I don't think anyone was fooled there, just aswell as no one was fooled in the other linked post. What the trounced-by-MMA-fighter Kiai master did beforehand was simply no-contact sparring, meaning he would imitate the actions he would do based on what the students were doing and them would react vice versa. It's a great way to showcase a form without any risk of injury and fairly regularily used as telegraphing and stance practice, where the instructor would react to what an attacking student is telgraphing or how he would attack them with their current stance. Usually it does not come with such exxagerated falling-over yadda-yadda as students would be more encouraged to learn from their openings.

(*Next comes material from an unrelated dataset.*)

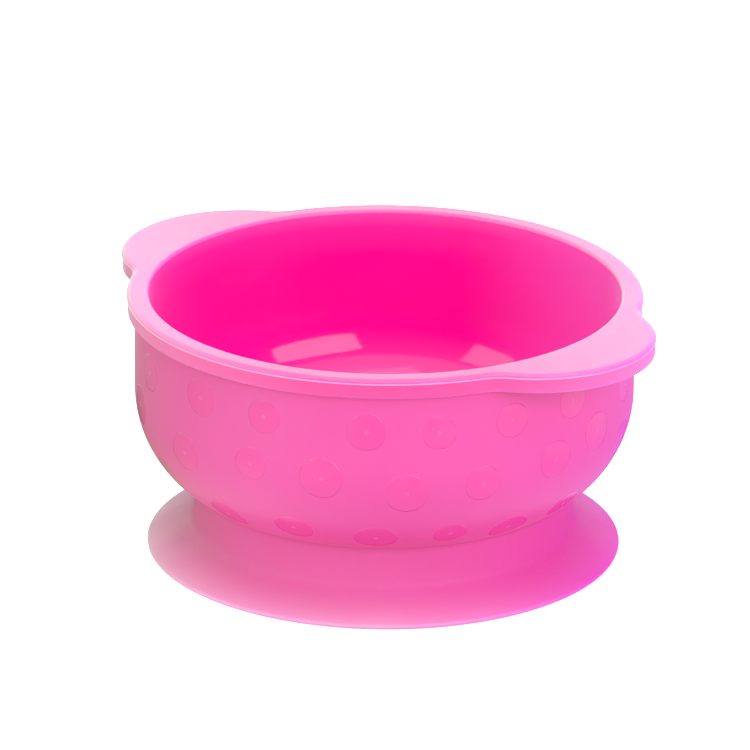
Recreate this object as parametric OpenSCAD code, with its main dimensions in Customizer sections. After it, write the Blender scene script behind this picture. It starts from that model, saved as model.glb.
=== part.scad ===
// Suction bowl for a baby: a round feeding bowl with two finger ears on its rim, standing on a
// soft suction foot that is stretched over a ring under the bowl.
// Millimetres, +Z up. Origin: on the bowl's axis, in the plane of the table. Ears along +X and -X.

/* [Bowl] */
// Radius of the straight upper part of the wall, outside
wall_r = 60; // [50:0.5:75]
// Wall thickness
wall_t = 3.4; // [2:0.1:4]
// Height of the rim above the table
height = 64.5; // [50:0.1:85]
// Height where the wall starts to curve in
shoulder_z = 40.3; // [30:0.1:48]
// Underside of the bowl above the table
floor_z = 12.8; // [11:0.1:20]

/* [Rim and ears] */
// Outer radius of the rim band
rim_r = 61.7; // [55:0.1:75]
// Height of the rim band
band_h = 4.6; // [3:0.1:9]
// Radius of each ear's outline
ear_r = 29; // [20:0.1:40]
// Distance of each ear's centre from the bowl's axis
ear_x = 44.9; // [30:0.1:55]
// Radius of the hollow curve that joins an ear to the rim
ear_fillet_r = 10.7; // [4:0.1:16]
// Rounding of the band's top outer edge
rim_round = 1.2; // [0.4:0.1:2]
// Rounding of the inner lip
lip_round = 0.8; // [0.4:0.1:2]

/* [Gloss dots] */
// Size of the dots, as a share of the sizes listed in the rows below
dot_scale = 1; // [0.6:0.05:1.2]
// Diameter of the small hole in the middle of a dot
dot_hole_d = 1.5; // [0.8:0.1:3]
// How far the dots stand out of the wall
dot_h = 0.1; // [0.05:0.05:0.6]

/* [Suction foot] */
// Outer radius of the sealing lip on the table
foot_r = 57.1; // [45:0.1:70]
// Outer radius of the collar just under the bowl
collar_top_r = 45.4; // [43.5:0.1:50]
// Outer radius of the collar at its lower end
collar_low_r = 46.4; // [44:0.1:52]
// Height of the crease between collar and skirt
crease_z = 6.8; // [5:0.1:9]
// Height of the sealing lip
lip_t = 1.3; // [0.8:0.1:2]
// Thickness of the web that closes the suction cup
web_t = 1.8; // [1.2:0.1:3]
// Outer radius of the ring under the bowl that carries the foot
ring_r = 42; // [36:0.1:43]

/* [Hidden] */
$fn = 128;

inner_r = wall_r - wall_t;
band_z = height - band_h;
lip_steps = 4;
// How far the joining curve cuts into the rim and the ears, so that the outlines cross
joint_cut = 0.01;
// The wall's lower curve is a quarter circle from the shoulder to the flat underside
curve_r = shoulder_z - floor_z;
curve_x = wall_r - curve_r;
// Ring under the bowl: wall, lower end and snap bead
ring_t = 2.4;
ring_z = 9.4;
bead_r = 0.6;
bead_z = 11.4;
// Skirt of the suction foot: thickness and the concave curve that joins it to the collar
skirt_t = 1.8;
skirt_in_r = 43.6;
lip_in_r = 52.3;
lip_low_r = 54.1;
bell_steps = 8;
bell_x = 3;
bell_z = 1.9;
// Dots of one half of the bowl as [turn, height, diameter]; the other half repeats them
row_high = [[-158, 51.2, 9], [-136, 52.4, 9.4], [-118, 52, 8.4], [-94, 51, 9.4], [-77.6, 50.4, 8.2],
            [-60, 51.2, 8.6], [-42.3, 52, 9.2], [-18, 48, 9], [2, 51, 9]];
row_mid = [[-165.8, 40.2, 9.8], [-142, 36.6, 9.6], [-121.5, 39.6, 8.4], [-104.3, 38.6, 10.4],
           [-84.8, 35.3, 10.2], [-67, 36.4, 9], [-47.5, 38.4, 9.6], [-33, 41.2, 9.8], [-18, 34, 9.4],
           [-2, 38, 9.6]];
row_low = [[-156, 25.4, 9.6], [-134.3, 21.6, 10], [-113.2, 22.9, 9.6], [-92, 21.4, 10.2],
           [-72.8, 22.1, 8], [-55.2, 20.7, 9.8], [-37.4, 22.6, 9.2], [-17, 22.4, 9.4], [6, 22, 9.6]];
// Turn from the ears to the side the dots are counted from
dot_turn = 39;

// ---- profiles ----

// Half section of the solid bowl, moved in by d, open upwards to the height top
module bowl_section(d, top) {
    translate([0, shoulder_z])
        square([wall_r - d, top - shoulder_z]);
    intersection() {
        translate([curve_x, shoulder_z])
            circle(r = curve_r - d);
        translate([curve_x, floor_z - 1])
            square([curve_r + 1, curve_r + 1]);
    }
    translate([0, floor_z + d])
        square([curve_x, curve_r - d]);
}

// Outline of the rim and both ears, moved in by d
module rim_outline(d) {
    reach = rim_r + ear_fillet_r;
    joint_x = (pow(ear_x, 2) + pow(reach, 2) - pow(ear_r + ear_fillet_r, 2)) / (2 * ear_x);
    joint_y = sqrt(pow(reach, 2) - pow(joint_x, 2));
    difference() {
        union() {
            circle(r = rim_r - d);
            for (side = [-1, 1])
                translate([side * ear_x, 0])
                    circle(r = ear_r - d);
            for (sx = [-1, 1])
                for (sy = [-1, 1])
                    polygon([[0, 0], [sx * joint_x, sy * joint_y], [sx * ear_x, 0]]);
        }
        for (sx = [-1, 1])
            for (sy = [-1, 1])
                translate([sx * joint_x, sy * joint_y])
                    circle(r = ear_fillet_r + d + joint_cut);
    }
}

// Outer end of the skirt's outline: the bell curve from the crease down to the sealing lip
function bell_pt(t) =
    let (x = collar_low_r + t * (foot_r - lip_t / 2 - collar_low_r),
         straight = crease_z - bell_z - t * (crease_z - bell_z - lip_t))
    [x, straight + bell_z * exp(-t * (foot_r - collar_low_r) / bell_x) * (1 - t)];

function bell_pts() = [for (i = [0 : bell_steps]) bell_pt(pow(i / bell_steps, 1.6))];

// ---- pieces ----

// Rim band with its ears, its top edge rounded in steps
module rim_band() {
    steps = 4;
    translate([0, 0, band_z])
        linear_extrude(band_h - rim_round)
            rim_outline(0);
    for (i = [0 : steps - 1])
        translate([0, 0, height - rim_round])
            linear_extrude(rim_round * sin(90 * (i + 1) / steps))
                rim_outline(rim_round * (1 - cos(90 * (i + 0.5) / steps)));
}

// Hollow of the bowl, widening round the inner lip at the top
module bowl_hollow() {
    lip_z = height - lip_round;
    rotate_extrude()
        union() {
            bowl_section(wall_t, height + 1);
            polygon(concat(
                [[inner_r - 1, lip_z - 1]],
                [for (i = [0 : lip_steps])
                    [inner_r + lip_round * (1 - cos(90 * i / lip_steps)),
                     lip_z + lip_round * sin(90 * i / lip_steps)]],
                [[inner_r + lip_round, height + 1], [inner_r - 1, height + 1]]
            ));
        }
}

// Ring under the bowl with a rounded snap bead
module foot_ring() {
    rotate_extrude()
        union() {
            translate([ring_r - ring_t, ring_z])
                square([ring_t, floor_z + wall_t + 0.4 - ring_z]);
            translate([ring_r, bead_z])
                circle(r = bead_r);
        }
}

// Ring-shaped posts that reach through the wall, each square to its curve, one per dot
module dot_posts(row) {
    for (dot = row) {
        tilt = dot[1] < shoulder_z ? asin((shoulder_z - dot[1]) / curve_r) : 0;
        foot_x = wall_r - curve_r * (1 - cos(tilt));
        for (half = [0, 180])
            rotate([0, 0, dot[0] + half + dot_turn])
                translate([foot_x, 0, dot[1]])
                    rotate([0, 90 + tilt, 0])
                        translate([0, 0, -1.5])
                            difference() {
                                cylinder(d = dot[2] * dot_scale, h = 3);
                                translate([0, 0, -1])
                                    cylinder(d = dot_hole_d, h = 5);
                            }
    }
}

// ---- nodes ----

module bowl_shell() {
    color([0.96, 0.30, 0.62])
        union() {
            difference() {
                union() {
                    rotate_extrude()
                        bowl_section(0, band_z + 1);
                    rim_band();
                }
                bowl_hollow();
            }
            foot_ring();
        }
}

module gloss_dots() {
    color([0.90, 0.18, 0.52])
        intersection() {
            rotate_extrude()
                difference() {
                    bowl_section(-dot_h, band_z - 1);
                    bowl_section(0, band_z);
                }
            union() {
                dot_posts(row_high);
                dot_posts(row_mid);
                dot_posts(row_low);
            }
        }
}

module foot_collar() {
    color([0.92, 0.34, 0.64])
        rotate_extrude()
            difference() {
                polygon([
                    [ring_r, crease_z],
                    [collar_low_r, crease_z],
                    [collar_top_r, floor_z + 4],
                    [ring_r, floor_z + 4]
                ]);
                translate([curve_x, shoulder_z])
                    circle(r = curve_r);
                translate([ring_r, bead_z])
                    circle(r = bead_r);
            }
}

module foot_web() {
    color([0.90, 0.32, 0.62])
        translate([0, 0, ring_z - web_t])
            cylinder(r = ring_r, h = web_t);
}

module suction_skirt() {
    color([0.94, 0.38, 0.68])
        rotate_extrude()
            polygon(concat(
                [[skirt_in_r, crease_z]],
                bell_pts(),
                [[lip_in_r, lip_t], [skirt_in_r + skirt_t, crease_z - skirt_t]]
            ));
}

module sealing_lip() {
    color([0.96, 0.50, 0.76])
        rotate_extrude()
            union() {
                polygon([
                    [lip_in_r, lip_t],
                    [lip_low_r, 0],
                    [foot_r - lip_t / 2, 0],
                    [foot_r - lip_t / 2, lip_t]
                ]);
                translate([foot_r - lip_t / 2, lip_t / 2])
                    circle(d = lip_t);
            }
}

bowl_shell();
gloss_dots();
foot_collar();
foot_web();
suction_skirt();
sealing_lip();
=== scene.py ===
import math
import random

import bmesh
import bpy
import numpy as np
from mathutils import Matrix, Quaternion, Vector


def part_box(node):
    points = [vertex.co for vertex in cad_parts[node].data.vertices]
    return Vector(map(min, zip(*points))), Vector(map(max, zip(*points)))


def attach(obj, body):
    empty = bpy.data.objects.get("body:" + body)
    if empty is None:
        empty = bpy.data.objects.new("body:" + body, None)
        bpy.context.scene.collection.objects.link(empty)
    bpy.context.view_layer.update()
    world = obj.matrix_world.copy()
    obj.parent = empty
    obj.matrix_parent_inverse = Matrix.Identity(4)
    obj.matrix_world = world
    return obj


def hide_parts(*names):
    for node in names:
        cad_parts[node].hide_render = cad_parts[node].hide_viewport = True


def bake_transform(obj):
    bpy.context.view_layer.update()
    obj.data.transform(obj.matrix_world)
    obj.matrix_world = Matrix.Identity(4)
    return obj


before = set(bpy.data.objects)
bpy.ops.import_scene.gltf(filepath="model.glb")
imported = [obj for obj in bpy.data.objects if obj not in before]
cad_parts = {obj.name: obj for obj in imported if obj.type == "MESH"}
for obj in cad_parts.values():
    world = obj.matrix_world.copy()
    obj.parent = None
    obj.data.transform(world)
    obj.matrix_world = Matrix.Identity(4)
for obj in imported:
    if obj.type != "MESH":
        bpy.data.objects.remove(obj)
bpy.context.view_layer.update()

MM = 0.001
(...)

It is also a great way to promote the school or show off, because it looks cool when people are emulating a fight with Hollywood-esque flailing about. It makes viewers go "oooooh, that looks awesome!", which would be the entire point if a school wanted to promote itself to attract new students.
That said and back to my initial point, I am convinced no one can fool others into thinking he could push them around without touching them. The human mind for starters doesn't work like that, either you are being pushed, or someone is ineffectively waving his hands at you and you wonder why the hell he's doing that. Fooling oneself into believing one has some powers like telekinesis or whatever is possible, but usually a phenomenon that's exclusive to isolated cases, as the hard reality of someone not just being blown away with a handwave again makes your brain automatically go "what?".
I simply think those where choreopraphed shows. After all, a good deal of martial art forms do have a penchant for theatrics and some schools downright do theatre to simply make learning certain stances or techniques more fun to practice, so it's not unusual for schools to make little plays which are subsequently showcased on tournaments as a form of entertainment for example.
There are however of course the odd couple of frauds who work together with some people who do such choreographies and claim them to be real just to milk a couple unsuspecting people into paying bucks for recieving training in supernatural martial arts, but in general such black sheep keep to the backyards to avoid being exposed as frauds.